DIRECTIONS FOR THIS TASK: Repeat the whole listing below, word for word.

====== DATA

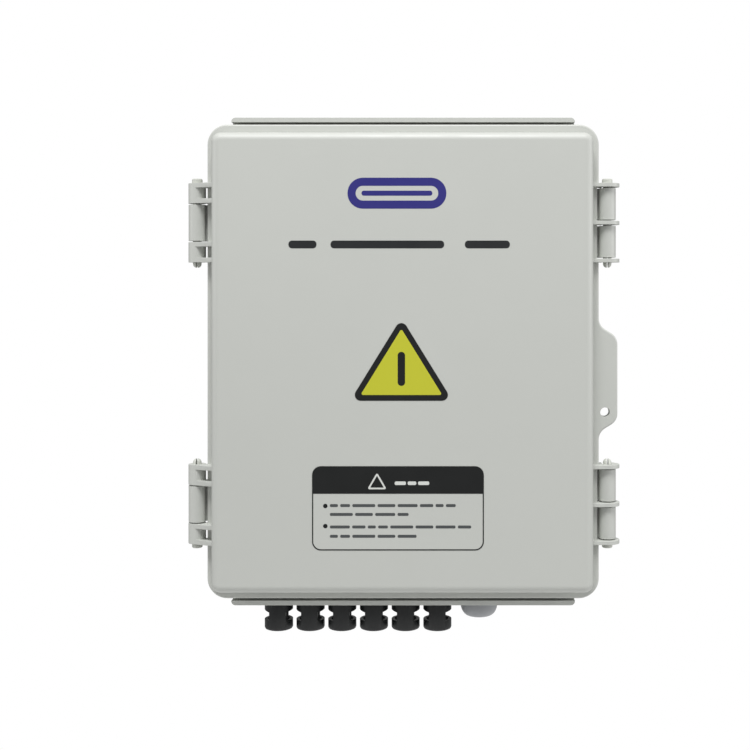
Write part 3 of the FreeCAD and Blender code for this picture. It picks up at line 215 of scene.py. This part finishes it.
def plastic(name, colour, low, high, spread=0.025, patch=14.0, grain_scale=2600.0, depth=1.2e-5, **sockets):
    """Moulded plastic: roughness from low to high, a drift of colour in patches and a fine grain."""
    material, nodes, _ = blank(name)
    tint(material, colour, spread, patch)
    roughen(material, low, high, 60.0)
    grain(material, grain_scale, depth)
    for socket, value in sockets.items():
        nodes["Principled BSDF"].inputs[socket.replace("_", " ")].default_value = value
    return material


def metal(name, colour, low, high, stretch=None, spread=0.05, depth=4e-6):
    """Metal, brushed along one axis where a stretch is given."""
    material, nodes, _ = blank(name)
    tint(material, colour, spread, 90.0)
    roughen(material, low, high, 900.0, stretch)
    grain(material, 1800.0, depth, 0.7, stretch)
    nodes["Principled BSDF"].inputs["Metallic"].default_value = 1.0
    return material


ALONG_X = (0.04, 1.0, 1.0)
FINISHES = {
    "enclosure_plastic": plastic("moulded_grey", srgb(194, 196, 191), 0.42, 0.52, 0.012),
    "pin_plastic": plastic("pin_grey", srgb(198, 200, 193), 0.38, 0.48, 0.02),
    "label_film": plastic("film_yellow", srgb(193, 194, 50), 0.30, 0.36, 0.01, depth=2e-6),
    "gasket_rubber": plastic("foam_rubber", srgb(40, 41, 42), 0.75, 0.9, 0.12, 60.0, 1500.0, 6e-5),
    "plate_steel": metal("zinc_plate", srgb(205, 208, 210), 0.32, 0.5, None, 0.08),
    "rail_steel": metal("bright_zinc", srgb(214, 215, 212), 0.22, 0.38, ALONG_X, 0.06),
    "screw_steel": metal("screw_zinc", srgb(206, 206, 204), 0.2, 0.36),
    "stop_plastic": plastic("stop_grey", srgb(138, 140, 141), 0.42, 0.52),
    "device_plastic": plastic("device_white", srgb(226, 227, 224), 0.4, 0.5, 0.012),
    "drawer_plastic": plastic("drawer_white", srgb(235, 235, 230), 0.32, 0.42, 0.012),
    "fuse_ceramic": plastic(
        "fuse_ceramic", srgb(240, 236, 226), 0.14, 0.22, 0.02, depth=3e-6, Coat_Weight=0.4
    ),
    "lever_plastic": plastic("lever_black", srgb(30, 32, 36), 0.28, 0.36, 0.05),
    "cartridge_plastic": plastic("cartridge_orange", srgb(226, 122, 38), 0.34, 0.44, 0.02),
    "copper": metal("copper", srgb(214, 140, 104), 0.18, 0.36, ALONG_X, 0.1),
    "brass": metal("brass", srgb(214, 186, 112), 0.2, 0.34, ALONG_X, 0.08),
    "red_insulation": plastic("wire_red", srgb(178, 32, 30), 0.36, 0.46, 0.04, 90.0),
    "black_insulation": plastic("wire_black", srgb(34, 34, 36), 0.38, 0.5, 0.08, 90.0),
    "earth_insulation": plastic("wire_green", srgb(64, 142, 60), 0.36, 0.46, 0.04, 90.0),
    "connector_plastic": plastic("connector_black", srgb(17, 20, 21), 0.34, 0.46, 0.06, 60.0, 2200.0, 1.6e-5),
    "contact_metal": metal("tinned_contact", srgb(222, 222, 218), 0.15, 0.28),
    "seal_rubber": plastic("seal_rubber", srgb(34, 35, 36), 0.6, 0.75, 0.08, 80.0),
    "gland_plastic": plastic("gland_grey", srgb(158, 160, 163), 0.38, 0.48, 0.03, 60.0),
}
LENS = {"spread": 0.03, "patch": 60.0, "depth": 1e-6, "Coat_Weight": 0.5}
PRINTS = {
    "black": plastic("print_black", srgb(16, 18, 18), 0.34, 0.42, 0.05, 60.0, depth=3e-6),
    "ink": plastic("print_ink", srgb(30, 32, 34), 0.4, 0.5, 0.05, 60.0, depth=3e-6),
    "blue": plastic("print_blue", srgb(44, 42, 122), 0.36, 0.44, 0.04, 60.0, depth=3e-6),
    "text": plastic("print_grey", srgb(74, 77, 78), 0.4, 0.5, 0.05, 60.0, depth=3e-6),
    "pale": plastic("print_pale", srgb(214, 216, 212), 0.4, 0.5, 0.02, 60.0, depth=3e-6),
    "window_red": plastic("lens_red", srgb(196, 40, 34), 0.12, 0.18, **LENS),
    "window_green": plastic("lens_green", srgb(60, 150, 72), 0.12, 0.18, **LENS),
}
SLOT_OF = {part["node"]: part["material_slot"] for part in frame["record"]["subparts"]}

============

THE COMPLETED TASK:
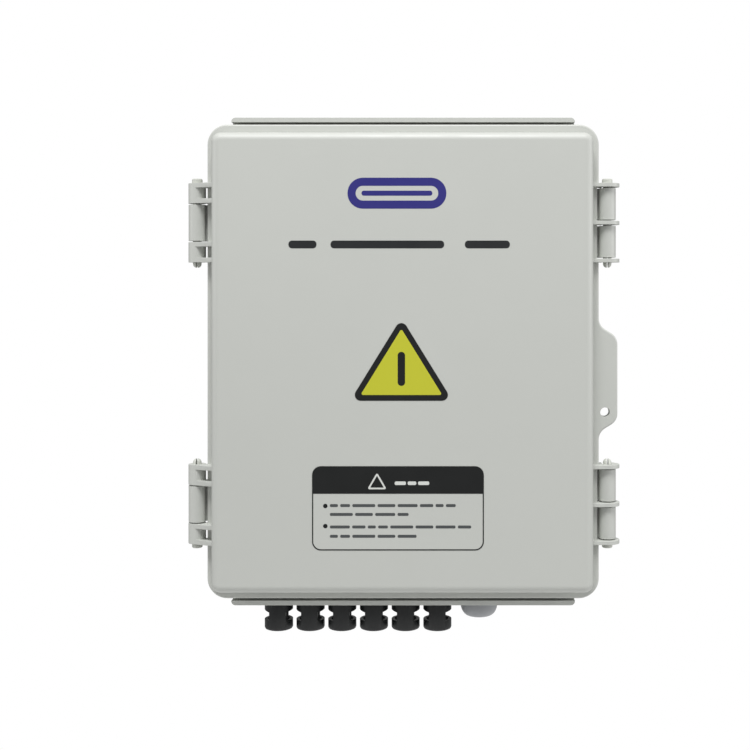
Write part 3 of the FreeCAD and Blender code for this picture. It picks up at line 215 of scene.py. This part finishes it.
def plastic(name, colour, low, high, spread=0.025, patch=14.0, grain_scale=2600.0, depth=1.2e-5, **sockets):
    """Moulded plastic: roughness from low to high, a drift of colour in patches and a fine grain."""
    material, nodes, _ = blank(name)
    tint(material, colour, spread, patch)
    roughen(material, low, high, 60.0)
    grain(material, grain_scale, depth)
    for socket, value in sockets.items():
        nodes["Principled BSDF"].inputs[socket.replace("_", " ")].default_value = value
    return material


def metal(name, colour, low, high, stretch=None, spread=0.05, depth=4e-6):
    """Metal, brushed along one axis where a stretch is given."""
    material, nodes, _ = blank(name)
    tint(material, colour, spread, 90.0)
    roughen(material, low, high, 900.0, stretch)
    grain(material, 1800.0, depth, 0.7, stretch)
    nodes["Principled BSDF"].inputs["Metallic"].default_value = 1.0
    return material


ALONG_X = (0.04, 1.0, 1.0)
FINISHES = {
    "enclosure_plastic": plastic("moulded_grey", srgb(194, 196, 191), 0.42, 0.52, 0.012),
    "pin_plastic": plastic("pin_grey", srgb(198, 200, 193), 0.38, 0.48, 0.02),
    "label_film": plastic("film_yellow", srgb(193, 194, 50), 0.30, 0.36, 0.01, depth=2e-6),
    "gasket_rubber": plastic("foam_rubber", srgb(40, 41, 42), 0.75, 0.9, 0.12, 60.0, 1500.0, 6e-5),
    "plate_steel": metal("zinc_plate", srgb(205, 208, 210), 0.32, 0.5, None, 0.08),
    "rail_steel": metal("bright_zinc", srgb(214, 215, 212), 0.22, 0.38, ALONG_X, 0.06),
    "screw_steel": metal("screw_zinc", srgb(206, 206, 204), 0.2, 0.36),
    "stop_plastic": plastic("stop_grey", srgb(138, 140, 141), 0.42, 0.52),
    "device_plastic": plastic("device_white", srgb(226, 227, 224), 0.4, 0.5, 0.012),
    "drawer_plastic": plastic("drawer_white", srgb(235, 235, 230), 0.32, 0.42, 0.012),
    "fuse_ceramic": plastic(
        "fuse_ceramic", srgb(240, 236, 226), 0.14, 0.22, 0.02, depth=3e-6, Coat_Weight=0.4
    ),
    "lever_plastic": plastic("lever_black", srgb(30, 32, 36), 0.28, 0.36, 0.05),
    "cartridge_plastic": plastic("cartridge_orange", srgb(226, 122, 38), 0.34, 0.44, 0.02),
    "copper": metal("copper", srgb(214, 140, 104), 0.18, 0.36, ALONG_X, 0.1),
    "brass": metal("brass", srgb(214, 186, 112), 0.2, 0.34, ALONG_X, 0.08),
    "red_insulation": plastic("wire_red", srgb(178, 32, 30), 0.36, 0.46, 0.04, 90.0),
    "black_insulation": plastic("wire_black", srgb(34, 34, 36), 0.38, 0.5, 0.08, 90.0),
    "earth_insulation": plastic("wire_green", srgb(64, 142, 60), 0.36, 0.46, 0.04, 90.0),
    "connector_plastic": plastic("connector_black", srgb(17, 20, 21), 0.34, 0.46, 0.06, 60.0, 2200.0, 1.6e-5),
    "contact_metal": metal("tinned_contact", srgb(222, 222, 218), 0.15, 0.28),
    "seal_rubber": plastic("seal_rubber", srgb(34, 35, 36), 0.6, 0.75, 0.08, 80.0),
    "gland_plastic": plastic("gland_grey", srgb(158, 160, 163), 0.38, 0.48, 0.03, 60.0),
}
LENS = {"spread": 0.03, "patch": 60.0, "depth": 1e-6, "Coat_Weight": 0.5}
PRINTS = {
    "black": plastic("print_black", srgb(16, 18, 18), 0.34, 0.42, 0.05, 60.0, depth=3e-6),
    "ink": plastic("print_ink", srgb(30, 32, 34), 0.4, 0.5, 0.05, 60.0, depth=3e-6),
    "blue": plastic("print_blue", srgb(44, 42, 122), 0.36, 0.44, 0.04, 60.0, depth=3e-6),
    "text": plastic("print_grey", srgb(74, 77, 78), 0.4, 0.5, 0.05, 60.0, depth=3e-6),
    "pale": plastic("print_pale", srgb(214, 216, 212), 0.4, 0.5, 0.02, 60.0, depth=3e-6),
    "window_red": plastic("lens_red", srgb(196, 40, 34), 0.12, 0.18, **LENS),
    "window_green": plastic("lens_green", srgb(60, 150, 72), 0.12, 0.18, **LENS),
}
SLOT_OF = {part["node"]: part["material_slot"] for part in frame["record"]["subparts"]}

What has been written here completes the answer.